▶ **DATA SEGMENT**:
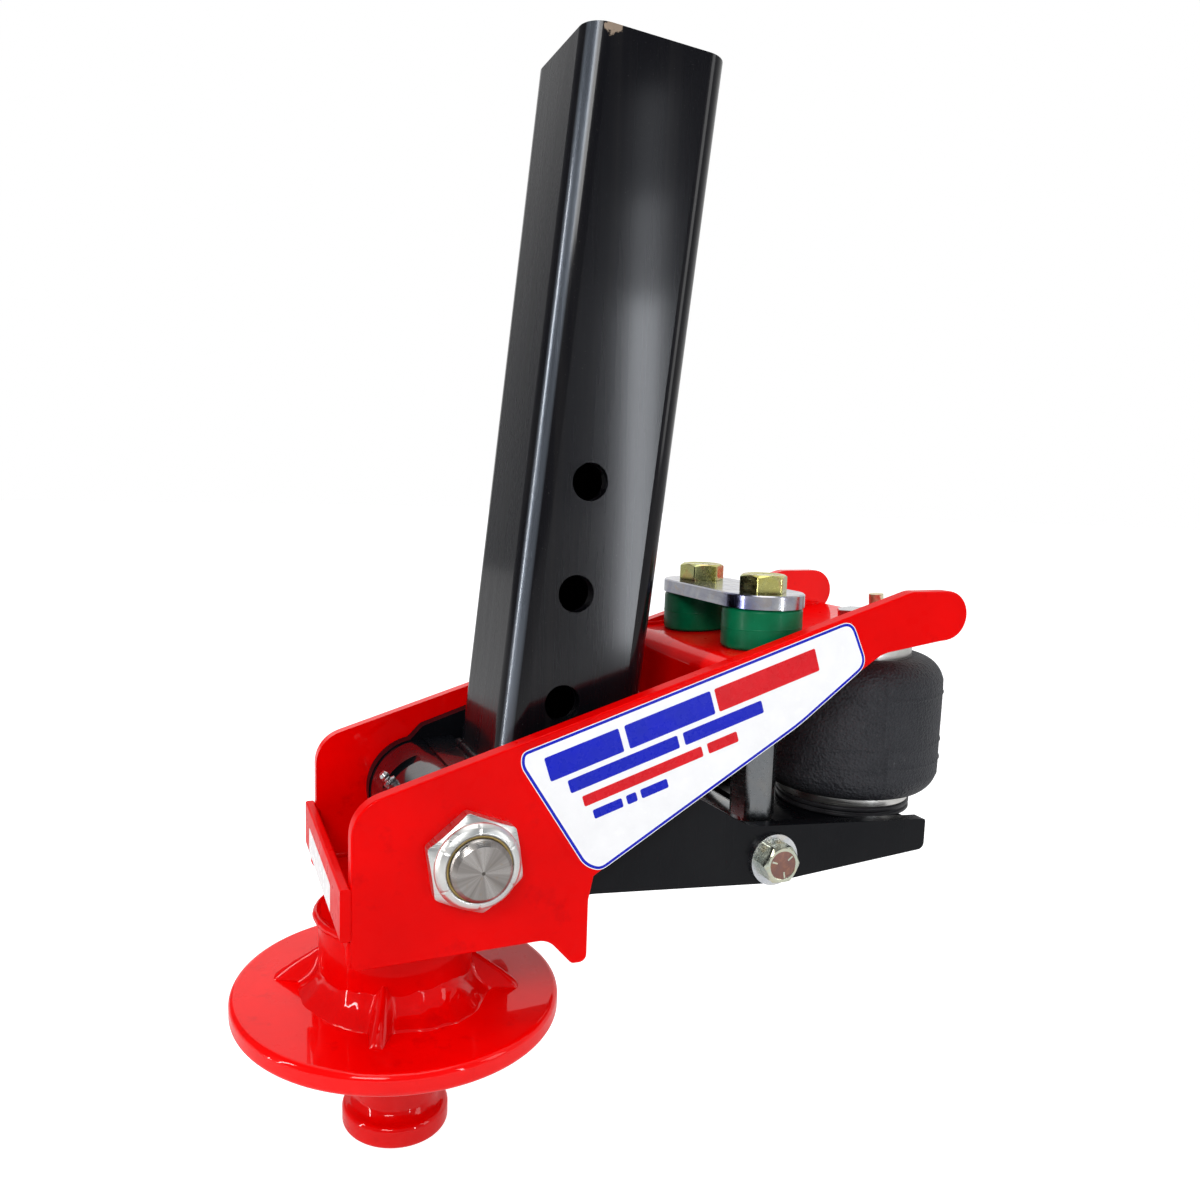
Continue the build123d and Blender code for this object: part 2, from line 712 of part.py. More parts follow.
# ---------------------------------------------------------------- damper link
def make_cross_bolt():
    washer_thick = 3.2
    washer = 35.0
    washer_face = ARM_OUTER + washer_thick
    tail = 8.0
    with BuildPart() as cross_bolt:
        add(bar_across_y(CROSS_X, CROSS_Z, CROSS_BOLT, -washer_face, washer_face + CROSS_NUT + tail))
        head_face = -washer_face - CROSS_BOLT_HEAD
        add(hex_across_y(CROSS_X, CROSS_Z, CROSS_BOLT_FLATS, head_face, -washer_face))
    save(cross_bolt.part, "cross_bolt")
    with BuildPart() as cross_washers:
        for low in (-washer_face, ARM_OUTER):
            add(bar_across_y(
                CROSS_X, CROSS_Z, washer, low, low + washer_thick, bore=CROSS_BOLT + 2 * CLEARANCE
            ))
    save(cross_washers.part, "cross_washers")
    nut = hex_across_y(
        CROSS_X, CROSS_Z, CROSS_BOLT_FLATS, washer_face, washer_face + CROSS_NUT, bore=CROSS_BOLT, turn=3
    )
    save(nut, "cross_nut")


def make_cross_tube():
    side_gap = 0.5
    reach = ARM_INNER - side_gap
    bore = CROSS_BOLT + 2 * RUNNING_PLAY
    save(bar_across_y(CROSS_X, CROSS_Z, CROSS_TUBE, -reach, reach, bore=bore), "cross_tube")


def make_standoffs_and_bolts():
    front, rear = DAMPER_X - BUSH, DAMPER_X + BUSH
    with BuildSketch() as under_bushes:
        with BuildLine():
            Polyline(
                (front, platform_top(front)), (rear, platform_top(rear)), (rear, 0), (front, 0), close=True
            )
        make_face()
    below_platform = slab(under_bushes.sketch, -SIDE_INNER, SIDE_INNER)
    foot = CROSS_Z + CROSS_TUBE / 2 - 1.5
    top = foot + STANDOFF_LENGTH
    strap_top = STRAP_BOTTOM + STRAP_THICK
    thread_depth = 30.0
    for name, side, turn in (("near", -1, 46.0), ("far", 1, 42.0)):
        y = side * DAMPER_Y
        with BuildPart() as standoff:
            add(hex_upright(DAMPER_X, y, STANDOFF_FLATS, foot + STANDOFF_FOOT, top, turn=turn))
            add(rod_upright(DAMPER_X, y, STANDOFF_FLATS, foot, foot + STANDOFF_FOOT))
            with Locations((DAMPER_X, y, top)):
                Hole(DAMPER_BOLT / 2, depth=thread_depth)
            saddle = bar_across_y(CROSS_X, CROSS_Z, CROSS_TUBE, -ARM_INNER, ARM_INNER)
            add(saddle, mode=Mode.SUBTRACT)
        save(standoff.part, f"standoff_{name}")
        with BuildPart() as damper_bolt:
            add(rod_upright(DAMPER_X, y, DAMPER_BOLT, top - thread_depth, strap_top))
            add(hex_upright(DAMPER_X, y, BOLT_FLATS, strap_top, strap_top + BOLT_HEAD, turn=turn))
        save(damper_bolt.part, f"damper_bolt_{name}")
        with BuildPart() as bush:
            with BuildSketch(Plane.XY.offset(STRAP_BOTTOM)):
                with Locations((DAMPER_X, y)):
                    Circle(BUSH / 2)
                    Circle(DAMPER_BOLT / 2 + CLEARANCE, mode=Mode.SUBTRACT)
            extrude(amount=PLATFORM_DROP - STRAP_BOTTOM)
            rims = [e for e in bush.edges().filter_by(GeomType.CIRCLE) if e.radius > DAMPER_BOLT]
            fillet(rims, radius=2.0)
        save(bush.part - below_platform, f"damper_bush_{name}")


def make_strap():
    with BuildPart() as damper_strap:
        with BuildSketch(Plane.XY.offset(STRAP_BOTTOM)):
            with Locations((DAMPER_X, 0)):
                SlotCenterToCenter(2 * DAMPER_Y, BUSH + 1.0, rotation=90)
            with Locations((DAMPER_X, -DAMPER_Y), (DAMPER_X, DAMPER_Y)):
                Circle(DAMPER_BOLT / 2 + CLEARANCE, mode=Mode.SUBTRACT)
        extrude(amount=STRAP_THICK)
        rims = damper_strap.faces().sort_by(Axis.Z)[-1].outer_wire().edges()
        chamfer(rims, length=0.8)
    save(damper_strap.part, "damper_strap")


make_king_pin()
make_round_plate()
make_pin_pipe()
make_gussets()
make_side_plates()
make_front_bar()
make_base_plate()
make_platform()
make_main_pin()
make_main_nut()
make_pivot_tube()
make_pivot_bushes()
make_grease_fitting()
make_stem_tube()
make_stem_fillers()
make_stem_brace()
make_arms()
make_bag_seat()
make_air_spring()
make_bag_sleeve()
make_bag_fasteners()
make_cross_bolt()
make_cross_tube()
make_standoffs_and_bolts()
make_strap()
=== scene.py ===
"""Looks of the air-cushioned gooseneck coupler. Metres, in the CAD frame: +Z up, near side at -Y."""
from math import cos, pi, radians, sin, tan

import bpy
from mathutils import Matrix, Vector, noise


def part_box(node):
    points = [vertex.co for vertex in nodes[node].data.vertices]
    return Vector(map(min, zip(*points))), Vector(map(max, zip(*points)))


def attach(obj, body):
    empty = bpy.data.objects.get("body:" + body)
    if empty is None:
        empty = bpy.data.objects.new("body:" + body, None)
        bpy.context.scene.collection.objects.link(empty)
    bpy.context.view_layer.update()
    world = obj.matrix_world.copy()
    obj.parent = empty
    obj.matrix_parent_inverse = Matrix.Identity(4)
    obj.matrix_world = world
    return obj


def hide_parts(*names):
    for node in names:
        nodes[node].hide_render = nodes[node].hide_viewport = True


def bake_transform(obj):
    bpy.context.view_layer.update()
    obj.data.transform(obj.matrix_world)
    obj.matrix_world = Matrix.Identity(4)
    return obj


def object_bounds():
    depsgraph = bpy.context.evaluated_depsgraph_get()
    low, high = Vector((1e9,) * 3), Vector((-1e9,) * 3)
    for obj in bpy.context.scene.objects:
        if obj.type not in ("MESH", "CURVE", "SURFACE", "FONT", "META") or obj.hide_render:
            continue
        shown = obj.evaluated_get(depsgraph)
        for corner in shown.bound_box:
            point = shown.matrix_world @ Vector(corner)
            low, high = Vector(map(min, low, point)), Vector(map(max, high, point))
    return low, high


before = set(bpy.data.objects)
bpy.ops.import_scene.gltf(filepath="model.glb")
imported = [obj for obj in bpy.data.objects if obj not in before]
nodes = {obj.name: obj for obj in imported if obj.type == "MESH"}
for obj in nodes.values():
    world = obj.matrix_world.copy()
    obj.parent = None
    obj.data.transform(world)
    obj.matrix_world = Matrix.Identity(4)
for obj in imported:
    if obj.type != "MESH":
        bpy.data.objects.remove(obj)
cad_low, cad_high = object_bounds()
MM = 0.001
UP = (0, 0, 1)
INCH = 25.4
SLOPE = radians(5.0)        # the platform, down towards the front
MAIN_FLATS, MAIN_RADIUS = 54.0, 18.25       # main pin's head and nut, its shank
DAMPER_FLATS, DAMPER_RADIUS = 28.6, 0.375 * INCH
CROSS_FLATS, CROSS_RADIUS = 23.8, 0.3125 * INCH


# ---- camera
def make_camera():
    turn, tilt, roll = radians(-18.86), radians(7.23), radians(1.27)
    back = Vector((sin(turn) * cos(tilt), -cos(turn) * cos(tilt), sin(tilt)))
    level = Vector((cos(turn), sin(turn), 0))
    upright = level.cross(-back)
    right = level * cos(roll) + upright * sin(roll)
    up = upright * cos(roll) - level * sin(roll)
    data = bpy.data.cameras.new("camera")
    data.sensor_width = 36.0
    data.lens = 29.774
    data.shift_x = 0.0674
    data.shift_y = 0.0043
    camera = bpy.data.objects.new("camera", data)
    placed = Matrix((right, up, back)).transposed().to_4x4()
    placed.translation = Vector((-0.12996, -0.61791, 0.34821))
    camera.matrix_world = placed
    bpy.context.scene.collection.objects.link(camera)
    bpy.context.scene.camera = camera


# ---- shader helpers
def start_material(name, color, rough, metal=0.0, coat=0.0, coat_rough=0.05, specular=0.5):
    made = bpy.data.materials.new(name)
    made.use_nodes = True
    tree = made.node_tree
    shader = tree.nodes["Principled BSDF"]
    shader.inputs["Base Color"].default_value = (*color, 1)
    shader.inputs["Roughness"].default_value = rough
    shader.inputs["Metallic"].default_value = metal
    shader.inputs["Coat Weight"].default_value = coat
    shader.inputs["Coat Roughness"].default_value = coat_rough
    shader.inputs["Specular IOR Level"].default_value = specular
    return made, tree, shader


def add_node(tree, kind, settings=None, **sockets):
    made = tree.nodes.new(kind)
    for key, value in (settings or {}).items():
        setattr(made, key, value)
    for key, value in sockets.items():
        made.inputs[key.replace("_", " ")].default_value = value
    return made


def vector_step(tree, kind, settings, value, **sockets):
    """A node that works on one vector; with no vector given, on the object's own coordinates."""
    made = add_node(tree, kind, settings, **sockets)
    tree.links.new(value or add_node(tree, "ShaderNodeTexCoord").outputs["Object"], made.inputs[0])
    return made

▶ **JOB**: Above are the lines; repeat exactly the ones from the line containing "Vector(map(max, high, point))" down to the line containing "obj.parent = None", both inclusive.

▶ **ANSWER TO THE EXERCISE**:
            low, high = Vector(map(min, low, point)), Vector(map(max, high, point))
    return low, high


before = set(bpy.data.objects)
bpy.ops.import_scene.gltf(filepath="model.glb")
imported = [obj for obj in bpy.data.objects if obj not in before]
nodes = {obj.name: obj for obj in imported if obj.type == "MESH"}
for obj in nodes.values():
    world = obj.matrix_world.copy()
    obj.parent = None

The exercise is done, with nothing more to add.